Data:

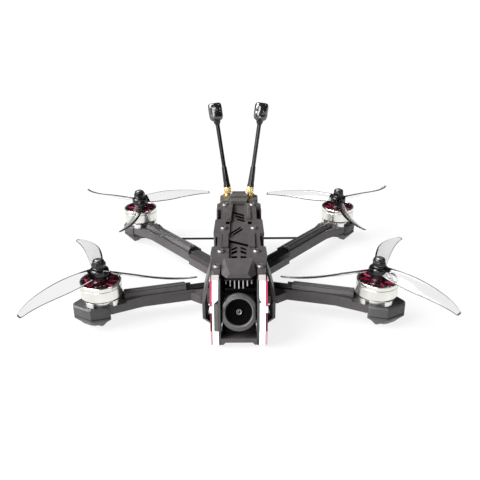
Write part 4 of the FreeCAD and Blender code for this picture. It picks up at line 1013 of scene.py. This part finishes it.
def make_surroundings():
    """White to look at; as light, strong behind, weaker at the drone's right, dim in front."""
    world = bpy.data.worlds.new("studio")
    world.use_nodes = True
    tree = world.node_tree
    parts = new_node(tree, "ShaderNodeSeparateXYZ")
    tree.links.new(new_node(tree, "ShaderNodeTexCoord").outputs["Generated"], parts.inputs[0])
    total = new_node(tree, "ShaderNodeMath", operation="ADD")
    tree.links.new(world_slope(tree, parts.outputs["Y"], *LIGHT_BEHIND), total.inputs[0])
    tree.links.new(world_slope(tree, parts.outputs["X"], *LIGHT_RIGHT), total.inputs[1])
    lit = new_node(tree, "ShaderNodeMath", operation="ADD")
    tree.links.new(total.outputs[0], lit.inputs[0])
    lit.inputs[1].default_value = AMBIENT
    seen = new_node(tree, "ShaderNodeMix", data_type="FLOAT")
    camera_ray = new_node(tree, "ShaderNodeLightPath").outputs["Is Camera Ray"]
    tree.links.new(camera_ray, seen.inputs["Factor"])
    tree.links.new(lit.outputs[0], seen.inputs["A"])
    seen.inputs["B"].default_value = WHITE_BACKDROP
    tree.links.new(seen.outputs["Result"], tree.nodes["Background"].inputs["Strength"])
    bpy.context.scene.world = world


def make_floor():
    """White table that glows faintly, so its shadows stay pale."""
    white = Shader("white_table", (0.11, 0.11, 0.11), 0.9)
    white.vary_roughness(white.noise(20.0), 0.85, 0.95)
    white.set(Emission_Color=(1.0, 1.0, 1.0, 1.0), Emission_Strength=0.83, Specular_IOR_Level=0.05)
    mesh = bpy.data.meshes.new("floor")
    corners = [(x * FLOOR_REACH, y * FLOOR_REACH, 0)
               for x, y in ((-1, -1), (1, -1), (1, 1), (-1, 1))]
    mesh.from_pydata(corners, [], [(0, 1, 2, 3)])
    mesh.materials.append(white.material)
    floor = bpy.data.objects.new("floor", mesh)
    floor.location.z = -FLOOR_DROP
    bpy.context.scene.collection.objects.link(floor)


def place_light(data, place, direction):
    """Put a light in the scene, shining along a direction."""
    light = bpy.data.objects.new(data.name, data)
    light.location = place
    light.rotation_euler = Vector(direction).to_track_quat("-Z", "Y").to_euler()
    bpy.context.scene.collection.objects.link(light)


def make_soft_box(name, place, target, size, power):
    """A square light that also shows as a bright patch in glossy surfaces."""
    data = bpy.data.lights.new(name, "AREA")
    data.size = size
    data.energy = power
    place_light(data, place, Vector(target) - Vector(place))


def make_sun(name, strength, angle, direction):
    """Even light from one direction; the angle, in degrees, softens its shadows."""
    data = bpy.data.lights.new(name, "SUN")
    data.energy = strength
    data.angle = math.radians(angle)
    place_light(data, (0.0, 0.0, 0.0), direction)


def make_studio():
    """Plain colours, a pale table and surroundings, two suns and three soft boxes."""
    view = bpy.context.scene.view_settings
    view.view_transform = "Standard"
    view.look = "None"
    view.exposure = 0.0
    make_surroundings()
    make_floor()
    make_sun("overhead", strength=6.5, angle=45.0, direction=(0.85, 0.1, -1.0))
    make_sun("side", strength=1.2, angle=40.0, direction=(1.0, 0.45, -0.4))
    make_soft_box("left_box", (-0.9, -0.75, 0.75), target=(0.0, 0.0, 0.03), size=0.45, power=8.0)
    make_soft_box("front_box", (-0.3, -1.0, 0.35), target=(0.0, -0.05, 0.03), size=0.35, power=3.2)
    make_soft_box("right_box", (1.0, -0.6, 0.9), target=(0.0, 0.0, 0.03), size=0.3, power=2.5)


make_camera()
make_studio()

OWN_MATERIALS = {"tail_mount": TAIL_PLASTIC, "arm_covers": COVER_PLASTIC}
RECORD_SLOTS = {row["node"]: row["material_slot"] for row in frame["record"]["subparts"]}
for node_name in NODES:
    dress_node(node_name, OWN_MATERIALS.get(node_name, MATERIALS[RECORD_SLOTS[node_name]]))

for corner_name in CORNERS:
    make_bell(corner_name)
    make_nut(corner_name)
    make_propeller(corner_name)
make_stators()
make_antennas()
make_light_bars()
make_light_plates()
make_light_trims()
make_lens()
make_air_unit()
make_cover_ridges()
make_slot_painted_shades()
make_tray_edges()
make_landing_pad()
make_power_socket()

Your instructions:
Extract all the material, leaving every line as it is.

Result of the task:
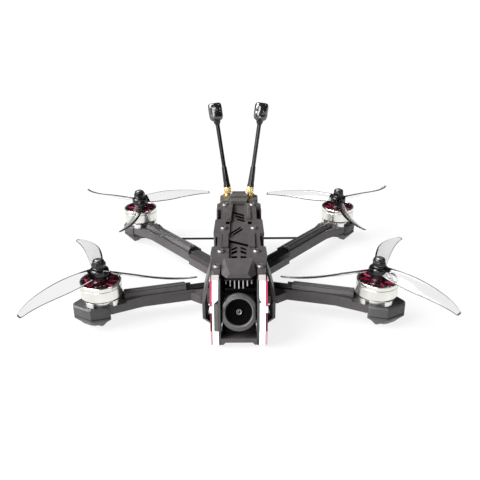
Write part 4 of the FreeCAD and Blender code for this picture. It picks up at line 1013 of scene.py. This part finishes it.
def make_surroundings():
    """White to look at; as light, strong behind, weaker at the drone's right, dim in front."""
    world = bpy.data.worlds.new("studio")
    world.use_nodes = True
    tree = world.node_tree
    parts = new_node(tree, "ShaderNodeSeparateXYZ")
    tree.links.new(new_node(tree, "ShaderNodeTexCoord").outputs["Generated"], parts.inputs[0])
    total = new_node(tree, "ShaderNodeMath", operation="ADD")
    tree.links.new(world_slope(tree, parts.outputs["Y"], *LIGHT_BEHIND), total.inputs[0])
    tree.links.new(world_slope(tree, parts.outputs["X"], *LIGHT_RIGHT), total.inputs[1])
    lit = new_node(tree, "ShaderNodeMath", operation="ADD")
    tree.links.new(total.outputs[0], lit.inputs[0])
    lit.inputs[1].default_value = AMBIENT
    seen = new_node(tree, "ShaderNodeMix", data_type="FLOAT")
    camera_ray = new_node(tree, "ShaderNodeLightPath").outputs["Is Camera Ray"]
    tree.links.new(camera_ray, seen.inputs["Factor"])
    tree.links.new(lit.outputs[0], seen.inputs["A"])
    seen.inputs["B"].default_value = WHITE_BACKDROP
    tree.links.new(seen.outputs["Result"], tree.nodes["Background"].inputs["Strength"])
    bpy.context.scene.world = world


def make_floor():
    """White table that glows faintly, so its shadows stay pale."""
    white = Shader("white_table", (0.11, 0.11, 0.11), 0.9)
    white.vary_roughness(white.noise(20.0), 0.85, 0.95)
    white.set(Emission_Color=(1.0, 1.0, 1.0, 1.0), Emission_Strength=0.83, Specular_IOR_Level=0.05)
    mesh = bpy.data.meshes.new("floor")
    corners = [(x * FLOOR_REACH, y * FLOOR_REACH, 0)
               for x, y in ((-1, -1), (1, -1), (1, 1), (-1, 1))]
    mesh.from_pydata(corners, [], [(0, 1, 2, 3)])
    mesh.materials.append(white.material)
    floor = bpy.data.objects.new("floor", mesh)
    floor.location.z = -FLOOR_DROP
    bpy.context.scene.collection.objects.link(floor)


def place_light(data, place, direction):
    """Put a light in the scene, shining along a direction."""
    light = bpy.data.objects.new(data.name, data)
    light.location = place
    light.rotation_euler = Vector(direction).to_track_quat("-Z", "Y").to_euler()
    bpy.context.scene.collection.objects.link(light)


def make_soft_box(name, place, target, size, power):
    """A square light that also shows as a bright patch in glossy surfaces."""
    data = bpy.data.lights.new(name, "AREA")
    data.size = size
    data.energy = power
    place_light(data, place, Vector(target) - Vector(place))


def make_sun(name, strength, angle, direction):
    """Even light from one direction; the angle, in degrees, softens its shadows."""
    data = bpy.data.lights.new(name, "SUN")
    data.energy = strength
    data.angle = math.radians(angle)
    place_light(data, (0.0, 0.0, 0.0), direction)


def make_studio():
    """Plain colours, a pale table and surroundings, two suns and three soft boxes."""
    view = bpy.context.scene.view_settings
    view.view_transform = "Standard"
    view.look = "None"
    view.exposure = 0.0
    make_surroundings()
    make_floor()
    make_sun("overhead", strength=6.5, angle=45.0, direction=(0.85, 0.1, -1.0))
    make_sun("side", strength=1.2, angle=40.0, direction=(1.0, 0.45, -0.4))
    make_soft_box("left_box", (-0.9, -0.75, 0.75), target=(0.0, 0.0, 0.03), size=0.45, power=8.0)
    make_soft_box("front_box", (-0.3, -1.0, 0.35), target=(0.0, -0.05, 0.03), size=0.35, power=3.2)
    make_soft_box("right_box", (1.0, -0.6, 0.9), target=(0.0, 0.0, 0.03), size=0.3, power=2.5)


make_camera()
make_studio()

OWN_MATERIALS = {"tail_mount": TAIL_PLASTIC, "arm_covers": COVER_PLASTIC}
RECORD_SLOTS = {row["node"]: row["material_slot"] for row in frame["record"]["subparts"]}
for node_name in NODES:
    dress_node(node_name, OWN_MATERIALS.get(node_name, MATERIALS[RECORD_SLOTS[node_name]]))

for corner_name in CORNERS:
    make_bell(corner_name)
    make_nut(corner_name)
    make_propeller(corner_name)
make_stators()
make_antennas()
make_light_bars()
make_light_plates()
make_light_trims()
make_lens()
make_air_unit()
make_cover_ridges()
make_slot_painted_shades()
make_tray_edges()
make_landing_pad()
make_power_socket()